Yes, we copy data, we duplicate data and we denormalize it and one thing that we did in order to keep our operational cost sane is, our architecture is built on the fact that we offload a lot of the work to the browser, because all the rendering, because our websites are very rich and beautiful and you get all of those jumping things and moving parts, and since every laptop now is like a mini server, they are very powerful machines, we offload a lot of the rendering and the business logic of rendering a website to the browser, so we build a really big JavaScript framework in JavaScript code and that renders the site on the browser, which helps us scale in terms of servers, we don’t need a lot of servers, because servers really don’t do much, they just offload the work to the client.
Yes, well basically when you make a request to the server, the server just brings the browser like a Bootstrap HTML with just references to the data that consist of the site structure, of the pages, and we have JavaScript on the browser that goes and fetches the data from the static content which is on the CDN and cached, it’s a JSON file which represenst the site structure to all the pages, it parses the JSON and renders the site in real time on the browser.

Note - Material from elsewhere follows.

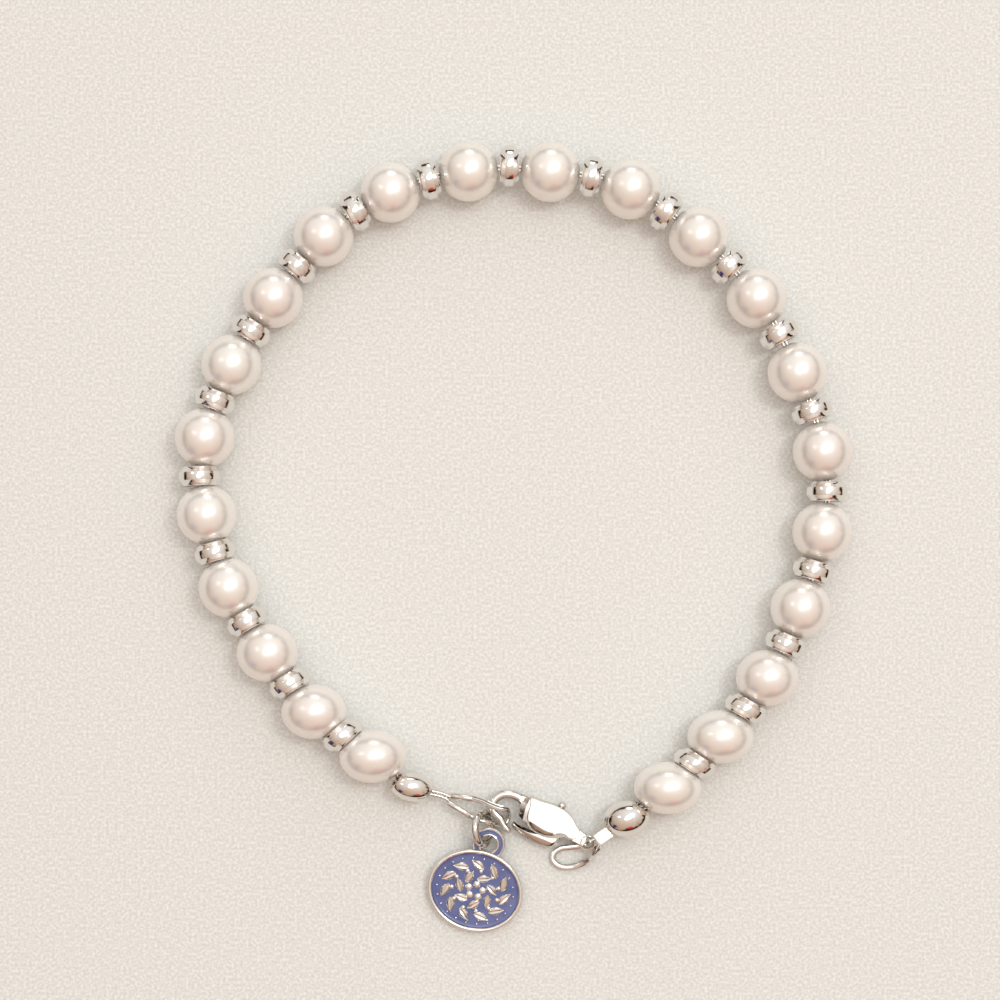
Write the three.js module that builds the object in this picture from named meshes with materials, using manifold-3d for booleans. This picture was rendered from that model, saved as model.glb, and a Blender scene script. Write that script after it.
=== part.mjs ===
// A pearl bracelet that lies as a closed loop on a flat surface: drilled pearls and banded silver
// spacers on a fine cable, wire guards at both ends, a lobster clasp and a small enamelled tag.
// Lengths are in millimetres, +Z is up, the bracelet rests on z = 0 and its clasp is towards -Y.
import * as THREE from 'three';
import { mergeVertices } from 'three/addons/utils/BufferGeometryUtils.js';
import Module from 'manifold-3d';

const wasm = await Module();
wasm.setup();

// Pearls and the spacers between them
const pearlCount = 22;
const pearlDiameter = 5.0;
const pearlHole = 0.84;
const spacerDiameter = 3.42;
const spacerBandWidth = 0.74;
const spacerWidth = 1.62;
const spacerShoulderDiameter = 2.7;
const spacerHole = 1.1;
const cupClearance = 0.1;
const beadGap = 0.05;
const meanPlay = 0.727;

// The pearls beside the clasp are slightly oval in plan, wider along X than along Y by this share
const ovalExcess = 0.29;

// Cover beads, cable and crimp
const coverBeads = {
  left: { length: 3.4, diameter: 2.7, hole: 1.4, centreHeight: 1.95, seatGap: 0.36 },
  right: { length: 3.7, diameter: 3.28, hole: 1.5, centreHeight: 2.25, seatGap: 0.24 },
};
const cableDiameter = 0.4;
const crimpLength = 1.45;
const crimpWidth = 1.1;
const crimpThickness = 0.72;
const crimpHeight = 2.02;
const crimpTurn = 34.9;

// Clearance between neighbouring walls
const wallGap = 0.08;

// Wire guards: a bent wire whose two ends are short sleeves
const guardWire = 0.42;
const guardSleeve = 0.52;
const floorGap = 0.05;

// Lobster clasp
const claspThickness = 2.2;
const claspHalfWidth = 1.75;
const claspLength = 6.94;
const claspTurn = -24.6;
const clawRadius = 1.2;
const clawWidth = 0.7;
const clawThickness = 0.94;
const clawDrop = 0.12;
const eyeletDiameter = 1.36;
const eyeletHole = 0.8;
const eyeletThickness = 0.86;
const slotWidth = 0.9;
const leverThickness = 0.7;
const leverWidth = 0.62;
const knobDiameter = 0.74;
const pinDiameter = 0.44;
const hubDiameter = 1.1;
const claspBevel = 0.22;

// Jump ring and tag
const ringDiameter = 3.26;
const ringWire = 0.6;
const ringLean = 59;
const ringTurn = 4;
const ringFromClaw = [-2.42, -1.7, 1.45];
const tagWidth = 8.08;
const tagHeight = 6.95;
const tagThickness = 0.9;
const tagFloor = 0.5;
const tagRim = 0.34;
const reliefHeight = 0.34;
const enamelDepth = 0.16;
const enamelGap = 0.04;
const earDiameter = 2.8;
const earHole = 1.46;
const earReach = 4.1;
const earThickness = 0.64;
const earRim = 0.2;
const earHoleRim = 0.15;
const tagTurn = -16;
const tagLift = 5.9;
const earFromClaw = [-1.941, -2.937];

// Sides of the round pieces
const beadSides = 12;
const wireSides = 6;

// The loop of the string, from the pearl at the left of the clasp round to the one at its right.
// Chosen points at pearl centres, in plan.
const loopPoints = [
  [-11.66, -18.26], [-16.64, -14.47], [-23.58, -4.43], [-25.49, 1.74], [-25.66, 8.37], [-23.38, 14.51],
  [-15.84, 25.0], [-10.37, 28.66], [-3.8, 30.48], [2.81, 30.49], [9.68, 29.06], [20.4, 19.78],
  [25.8, 7.18], [25.8, 0.51], [21.18, -11.72], [12.92, -20.87],
];

// Play between neighbouring pearls, as shares that rise from the left end and fall to the right end
const playProfile = [
  { gap: 1, share: 0.43 },
  { gap: 15, share: 1.68 },
  { gap: 21, share: 0.34 },
];

// Spacers that have slipped outwards in the loop, as shares of their diameter
const slippedSpacers = [
  { spacer: 5, outward: 0.08 },
  { spacer: 11, outward: 0.08 },
];

const steel = { color: 0xc9c6c2, roughness: 0.16, metalness: 1 };
const silver = { color: 0xe4dfd8, roughness: 0.12, metalness: 1 };
const pearlCream = { color: 0xeee3d8, roughness: 0.22, metalness: 0 };
const enamelBlue = { color: 0x5f6ba6, roughness: 0.3, metalness: 0 };

const up = new THREE.Vector3(0, 0, 1);
const latheAxis = new THREE.Vector3(0, 1, 0);
const vec = (x, y, z = 0) => new THREE.Vector3(x, y, z);
const turned = (point, angle) => point.clone().applyAxisAngle(up, angle);

function named(name, geometry, look) {
  const mesh = new THREE.Mesh(geometry, new THREE.MeshStandardMaterial(look));
  mesh.name = name;
  return mesh;
}

// Joins the shared vertices of a closed geometry and hands it over as a solid
function toSolid(geometry, matrix = new THREE.Matrix4()) {
  const bare = geometry.clone().applyMatrix4(matrix);
  bare.deleteAttribute('normal');
  bare.deleteAttribute('uv');
  const merged = mergeVertices(bare, 1e-5);
  return new wasm.Manifold(new wasm.Mesh({
    numProp: 3,
    vertProperties: new Float32Array(merged.attributes.position.array),
    triVerts: new Uint32Array(merged.index.array),
  }));
}

function toGeometry(solid) {
  const mesh = solid.getMesh();
  const geometry = new THREE.BufferGeometry();
  geometry.setAttribute('position', new THREE.BufferAttribute(mesh.vertProperties, 3));
  geometry.setIndex(new THREE.BufferAttribute(mesh.triVerts, 1));
  geometry.computeVertexNormals();
  return geometry;
}

// A ring-shaped bead turned from half its section: the profile closes on itself at the hole
function turnedBead(profile, sides = beadSides) {
  const closed = [...profile, profile[0]].map(([r, y]) => new THREE.Vector2(r, y));
  return new THREE.LatheGeometry(closed, sides);
}

function ovalProfile(length, diameter, hole, segments) {
  const end = Math.acos(hole / diameter);
  return Array.from({ length: segments + 1 }, (_, i) => {
    const angle = THREE.MathUtils.lerp(-end, end, i / segments);
    return [diameter / 2 * Math.cos(angle), length / 2 * Math.sin(angle)];
  });
}

function pearlGeometry() {
  return turnedBead(ovalProfile(pearlDiameter, pearlDiameter, pearlHole, 8));
}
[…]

There is no problem with SEO, for SEO we use something that is called “Ajax Crawling”, it’s something that Google does for Blogger for instance. We have special metadata on the page that says to the Google bot or any other bot that supports this technology, most search engines do. Basically what it tells Google bot: “This site is an Ajax site and you should go to a different service, you should make another call with a special parameter, and when Google does that we render the site on the server side”. However rendering those sites on the server is much easier because we don’t need to render everything that the client does, we don’t need to render the animations, it’s very simplified, we need the content and a simplified site, so rendering on the server side is much easier then the JavaScript code.
16. What is the size of the company, how many people work in the company?

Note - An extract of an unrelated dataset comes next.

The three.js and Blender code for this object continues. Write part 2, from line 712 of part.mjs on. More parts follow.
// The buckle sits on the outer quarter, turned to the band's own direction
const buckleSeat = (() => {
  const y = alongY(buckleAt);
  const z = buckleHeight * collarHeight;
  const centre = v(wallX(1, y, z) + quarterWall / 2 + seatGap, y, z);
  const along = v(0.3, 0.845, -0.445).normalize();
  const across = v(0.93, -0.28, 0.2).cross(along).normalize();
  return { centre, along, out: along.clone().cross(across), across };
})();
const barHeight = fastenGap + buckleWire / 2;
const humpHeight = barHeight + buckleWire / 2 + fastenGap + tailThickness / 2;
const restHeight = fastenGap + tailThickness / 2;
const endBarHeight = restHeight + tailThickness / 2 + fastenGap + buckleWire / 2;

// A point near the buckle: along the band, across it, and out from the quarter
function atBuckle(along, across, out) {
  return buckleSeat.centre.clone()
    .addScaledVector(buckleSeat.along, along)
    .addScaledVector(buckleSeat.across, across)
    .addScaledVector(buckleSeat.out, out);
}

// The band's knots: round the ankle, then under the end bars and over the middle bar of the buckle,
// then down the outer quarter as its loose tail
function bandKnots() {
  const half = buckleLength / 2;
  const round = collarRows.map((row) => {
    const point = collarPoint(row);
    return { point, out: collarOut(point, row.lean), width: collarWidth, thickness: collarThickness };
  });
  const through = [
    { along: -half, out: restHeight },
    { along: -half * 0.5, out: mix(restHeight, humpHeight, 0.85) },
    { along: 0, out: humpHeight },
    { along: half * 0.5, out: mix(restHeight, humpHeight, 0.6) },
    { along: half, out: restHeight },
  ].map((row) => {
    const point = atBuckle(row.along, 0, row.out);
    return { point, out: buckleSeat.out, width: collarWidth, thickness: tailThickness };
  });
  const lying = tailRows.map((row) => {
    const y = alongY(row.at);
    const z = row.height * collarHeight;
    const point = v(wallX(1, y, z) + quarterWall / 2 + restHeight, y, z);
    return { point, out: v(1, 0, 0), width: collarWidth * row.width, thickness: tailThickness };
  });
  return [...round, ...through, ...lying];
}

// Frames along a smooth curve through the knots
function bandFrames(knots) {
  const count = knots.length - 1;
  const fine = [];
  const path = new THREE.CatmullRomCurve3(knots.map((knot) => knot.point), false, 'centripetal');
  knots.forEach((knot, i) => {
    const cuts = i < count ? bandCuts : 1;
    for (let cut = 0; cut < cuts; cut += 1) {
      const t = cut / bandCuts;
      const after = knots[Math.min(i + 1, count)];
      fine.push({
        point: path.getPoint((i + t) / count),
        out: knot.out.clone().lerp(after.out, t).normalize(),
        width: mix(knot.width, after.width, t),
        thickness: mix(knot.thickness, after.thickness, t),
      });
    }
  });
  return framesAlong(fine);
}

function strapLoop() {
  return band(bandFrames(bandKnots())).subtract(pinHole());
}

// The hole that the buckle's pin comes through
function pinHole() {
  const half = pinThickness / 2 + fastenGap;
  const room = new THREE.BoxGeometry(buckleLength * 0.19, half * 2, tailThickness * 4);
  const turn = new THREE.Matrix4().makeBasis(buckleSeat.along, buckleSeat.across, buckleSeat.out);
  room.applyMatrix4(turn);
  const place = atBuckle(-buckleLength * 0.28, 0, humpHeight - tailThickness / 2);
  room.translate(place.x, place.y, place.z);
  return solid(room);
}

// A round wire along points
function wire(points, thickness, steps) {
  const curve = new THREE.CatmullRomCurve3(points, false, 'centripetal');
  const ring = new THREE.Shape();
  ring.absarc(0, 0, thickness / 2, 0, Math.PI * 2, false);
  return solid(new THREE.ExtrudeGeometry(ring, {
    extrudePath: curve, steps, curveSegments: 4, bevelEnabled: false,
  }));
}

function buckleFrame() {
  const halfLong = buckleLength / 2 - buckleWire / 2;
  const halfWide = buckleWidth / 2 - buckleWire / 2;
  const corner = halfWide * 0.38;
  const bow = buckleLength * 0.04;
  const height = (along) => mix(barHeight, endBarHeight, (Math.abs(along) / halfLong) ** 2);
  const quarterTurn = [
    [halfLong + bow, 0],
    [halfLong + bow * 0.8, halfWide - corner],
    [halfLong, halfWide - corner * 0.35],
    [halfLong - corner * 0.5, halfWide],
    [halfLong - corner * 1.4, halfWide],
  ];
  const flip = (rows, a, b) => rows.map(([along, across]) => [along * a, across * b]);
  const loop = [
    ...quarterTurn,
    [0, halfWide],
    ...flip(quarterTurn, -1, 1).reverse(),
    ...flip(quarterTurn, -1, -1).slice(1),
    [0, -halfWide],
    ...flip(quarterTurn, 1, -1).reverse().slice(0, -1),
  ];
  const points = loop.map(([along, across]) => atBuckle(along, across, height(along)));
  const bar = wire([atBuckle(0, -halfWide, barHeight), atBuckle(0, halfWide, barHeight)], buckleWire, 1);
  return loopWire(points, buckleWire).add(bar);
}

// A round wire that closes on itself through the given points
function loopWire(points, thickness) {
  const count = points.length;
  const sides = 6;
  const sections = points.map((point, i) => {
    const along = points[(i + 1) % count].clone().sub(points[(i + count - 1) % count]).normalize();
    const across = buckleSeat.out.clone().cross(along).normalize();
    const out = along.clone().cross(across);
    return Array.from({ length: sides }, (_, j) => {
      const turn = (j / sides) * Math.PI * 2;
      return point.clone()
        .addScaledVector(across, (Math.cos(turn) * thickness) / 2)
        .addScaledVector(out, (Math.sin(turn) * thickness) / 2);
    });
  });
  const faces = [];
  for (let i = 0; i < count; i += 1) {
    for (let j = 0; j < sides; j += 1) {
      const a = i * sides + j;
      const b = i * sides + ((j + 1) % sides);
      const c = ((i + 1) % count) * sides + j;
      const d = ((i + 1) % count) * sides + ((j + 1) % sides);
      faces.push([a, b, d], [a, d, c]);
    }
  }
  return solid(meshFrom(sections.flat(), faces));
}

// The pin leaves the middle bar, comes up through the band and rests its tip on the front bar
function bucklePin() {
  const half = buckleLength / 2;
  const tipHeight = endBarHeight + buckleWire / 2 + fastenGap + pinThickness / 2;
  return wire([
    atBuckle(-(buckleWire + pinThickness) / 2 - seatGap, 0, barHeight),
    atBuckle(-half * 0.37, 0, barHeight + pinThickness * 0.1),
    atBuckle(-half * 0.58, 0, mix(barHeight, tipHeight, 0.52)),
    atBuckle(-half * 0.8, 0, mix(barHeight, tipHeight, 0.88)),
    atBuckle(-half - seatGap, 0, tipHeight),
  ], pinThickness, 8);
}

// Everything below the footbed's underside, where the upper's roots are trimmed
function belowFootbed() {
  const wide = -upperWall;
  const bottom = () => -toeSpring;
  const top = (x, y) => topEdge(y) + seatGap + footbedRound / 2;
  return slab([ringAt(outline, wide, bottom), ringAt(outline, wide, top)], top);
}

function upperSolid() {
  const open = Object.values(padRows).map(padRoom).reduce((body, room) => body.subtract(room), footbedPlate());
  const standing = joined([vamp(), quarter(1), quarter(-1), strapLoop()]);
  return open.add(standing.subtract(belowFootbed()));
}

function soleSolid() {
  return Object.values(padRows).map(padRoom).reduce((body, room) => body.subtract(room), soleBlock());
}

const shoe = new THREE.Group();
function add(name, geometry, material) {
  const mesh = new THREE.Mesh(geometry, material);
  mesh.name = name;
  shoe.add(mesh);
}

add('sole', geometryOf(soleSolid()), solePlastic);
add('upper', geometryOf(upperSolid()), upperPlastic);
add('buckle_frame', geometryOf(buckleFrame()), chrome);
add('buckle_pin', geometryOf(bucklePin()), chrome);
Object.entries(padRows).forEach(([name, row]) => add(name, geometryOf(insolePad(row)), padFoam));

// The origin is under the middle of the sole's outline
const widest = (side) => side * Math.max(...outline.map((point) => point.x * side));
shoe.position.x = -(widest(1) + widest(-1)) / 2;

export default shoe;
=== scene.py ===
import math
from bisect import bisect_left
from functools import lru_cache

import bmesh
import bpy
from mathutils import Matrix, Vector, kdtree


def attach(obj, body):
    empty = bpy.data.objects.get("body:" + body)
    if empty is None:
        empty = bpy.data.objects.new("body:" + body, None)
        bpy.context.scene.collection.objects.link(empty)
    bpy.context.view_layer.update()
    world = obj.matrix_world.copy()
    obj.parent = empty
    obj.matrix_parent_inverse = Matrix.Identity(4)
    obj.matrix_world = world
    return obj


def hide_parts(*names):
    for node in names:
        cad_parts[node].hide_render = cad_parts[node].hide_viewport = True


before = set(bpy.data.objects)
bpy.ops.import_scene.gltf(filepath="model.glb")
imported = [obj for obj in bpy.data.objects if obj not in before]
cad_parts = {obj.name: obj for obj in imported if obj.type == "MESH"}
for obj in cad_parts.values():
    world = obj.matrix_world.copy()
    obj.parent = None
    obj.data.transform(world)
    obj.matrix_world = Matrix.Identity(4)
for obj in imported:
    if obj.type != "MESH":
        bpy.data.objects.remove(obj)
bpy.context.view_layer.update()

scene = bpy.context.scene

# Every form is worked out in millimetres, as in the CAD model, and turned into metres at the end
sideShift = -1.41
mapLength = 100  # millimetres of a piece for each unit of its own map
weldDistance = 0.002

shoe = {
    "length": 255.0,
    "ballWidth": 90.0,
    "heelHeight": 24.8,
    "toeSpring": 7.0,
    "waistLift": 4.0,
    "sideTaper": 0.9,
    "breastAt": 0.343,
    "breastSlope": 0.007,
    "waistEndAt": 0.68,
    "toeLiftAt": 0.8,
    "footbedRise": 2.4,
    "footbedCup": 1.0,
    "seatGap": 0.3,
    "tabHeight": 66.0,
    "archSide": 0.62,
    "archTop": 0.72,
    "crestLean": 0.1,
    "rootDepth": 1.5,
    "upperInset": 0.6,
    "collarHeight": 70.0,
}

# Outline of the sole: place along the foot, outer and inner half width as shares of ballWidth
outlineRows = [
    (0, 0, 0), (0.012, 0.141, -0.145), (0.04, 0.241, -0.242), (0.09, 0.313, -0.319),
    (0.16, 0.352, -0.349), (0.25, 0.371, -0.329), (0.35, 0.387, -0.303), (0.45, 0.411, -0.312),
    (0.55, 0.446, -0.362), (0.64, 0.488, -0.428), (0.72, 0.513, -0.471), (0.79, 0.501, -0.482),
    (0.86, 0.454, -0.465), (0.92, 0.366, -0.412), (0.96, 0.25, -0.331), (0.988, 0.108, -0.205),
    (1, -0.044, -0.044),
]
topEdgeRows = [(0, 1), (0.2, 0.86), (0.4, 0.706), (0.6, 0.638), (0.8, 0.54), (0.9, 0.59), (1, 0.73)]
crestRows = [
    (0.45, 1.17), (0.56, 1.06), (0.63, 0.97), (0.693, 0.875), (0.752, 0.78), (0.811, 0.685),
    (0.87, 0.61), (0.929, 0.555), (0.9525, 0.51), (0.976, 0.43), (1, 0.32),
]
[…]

Currently we have 600 people work at Wix.
Sadek: So 600 people, how do you make your architecture able to handle so many, I don’t know how many developers are among these 600, we need to have some kind of system that can be developed with so many developers, it’s a big challenge.
Yes, we have around 200 people in the R&D, 100-150 developers, that's a lot. The way we do that is we structure our company in a way that we give parts of the system to different groups and they have a complete autonomy of how this system works. For instance for the e-commerce team, they do everything that has to do with e-commerce, they define the roadmap and they have their own dedicated resources, we try to give all the resources to the different group that there will be as few dependencies as possible between groups. So they have their own product people, they have their own QA, they have their own servers and clients.
17. Completely different servers?
Yes, however they all use the same framework and they all use the same methodology and deployment processes.
Sadek: Right, so that is some kind of shared patterns and methodology among these different teams.
Yes, we invest a lot in culture, we do continuous delivery and developer centric culture and when we grow the company we try to assimilate new groups into the culture before we actually start giving them the independence and autonomy.
Most of our services are Java and Scala based at the backend, however we don’t constrain ourselves to just Java and Scala or just basically JVM, we chose the right technology to solve the right problem. For instance most of our applications are JVM based but the static grid, the grid that we built to serve static content because it has to be highly performant then we build that in C. Our e-commerce platform is actually built on PHP because we took some Open Source it’s built upon Magento, so it’s built with PHP. But we got other things like in Ruby and Erlang and it really depends on whatever the need is.
19. You use basically Java and Scala on the JVM, what kind of web frameworks you use?
Currently we use Spring MVC but it’s something that we are kind of rethinking and maybe we are starting to play around with Play Framework and start building new services with Play.
We like the fact that it makes your life a lot easier, you know when you do things there and you don’t need to configure a lot of things you just put it where it's supposed to be and everything works, it doesn’t really constrain you and it doesn’t have all that Spring magic that you have, it’s really easy to just put and start to play with it, you don’t need to do a lot of configuration.
We started playing with Scala around 2 years ago, actually more than 2 years ago, our first experience was not so good, the tooling was not there and it was really hard to make a really good commercial software with a team using Scala, so we dropped it for like a year and after a year we came back to it and we evaluated it again and the tools became better, more mature, and it’s easier to use, and we started with about a pilot program and one of my developers started it and he really liked it and we started to move more and more mini projects into using Scala. With new developers there is a really steep learning curve especially for people that know Java to get into functional programming especially Scala. We decided that we are going to go all the way and we just took a training course for all of our developers for several months and now everybody develops in Scala. It’s hard but once you take that step productivity really improves.
23. But you need to have the will to go beyond that step, right?
You need to have the will and you need to have the capacity to go because not everybody can do that. I have developers that couldn’t go and couldn’t do that step.
Sadek: And you don’t think maybe more training or more attention can get them to be able to be comfortable, or are they uncomfortable with it or are there some concepts that they couldn’t really grasp what is exactly the problem like for these developers.
It’s a different way of thinking and another problem with Scala is that are a lot of different ways to do the same thing and unless you really know what you are doing it’s very easy to do it in the wrong way.
24. Or not the optimal way at least. So do you program Scala yourself?
I myself have played with it but unfortunately I didn’t have the time to actually do an actual real big project in Scala.
Sadek: Are you planning to do that?
I hope so, I very much would like to..
Currently we have, what we are trying to do is build a lot of, we are doing a rapid growth at Wix where we are trying to add more and more new services, so we are trying to build an architecture that will allow rapid building of new services and to allow new teams to quickly come and understand the framework that we work with and start building new services. In terms of scaling and architecture there isn’t really one thing that we do because we do a lot of things, every service has its own challenges. I think we’ve kind of know already how to scale a service and how to build a service that is either performant or we care about a lot about the data validation and storage, so we kind of already cracked those patterns and it works well for us, just building new services and how to integrate them into the whole system.
Sadek: Nice, well thank you very much for taking the time to do this interview!